Japanese manufacturer Good Smile Company released figures of Chika in their Nendoroid and Figma lines.

===Critical response===
Reviewing Kaguya-sama: Love Is War, Rebecca Silverman of Anime News Network said that part of the reason the story works is because of Chika, as she both lightens up the mood and tries to act as a good friend and "breath of sanity" for Kaguya and Miyuki. Faiyaz Chowdhury of Comic Book Resources commented that "Chika is the wildcard amidst the various mind games Kaguya and Shirogane attempt on each other in their battle of confession. Her aloof, goofball nature is used to serve as a humorous obstruction to the main characters' daily psychological battles, allowing for the comedy to evolve with layered twists and turns. Depending on the character interacting with her, Chika's character traits are used to produce different effects."

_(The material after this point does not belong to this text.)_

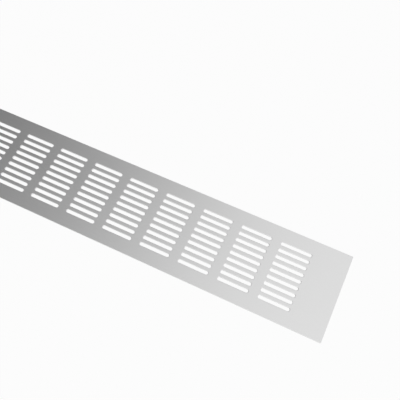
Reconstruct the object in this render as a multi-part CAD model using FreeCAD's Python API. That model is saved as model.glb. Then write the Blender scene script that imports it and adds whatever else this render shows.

Marianne R. of MANGA.TOKYO praised Chika's character as "worth highlighting", saying she is very intelligent and able to emotionally manipulate Kaguya to make things go her way, which, according to Marianne, makes Chika "awesome yet kind of creepy at the same time". Kambole Campbell of IGN complimented the character's Japanese voice actress Kohara as "excelling in conveying a bubbly hyperactivity".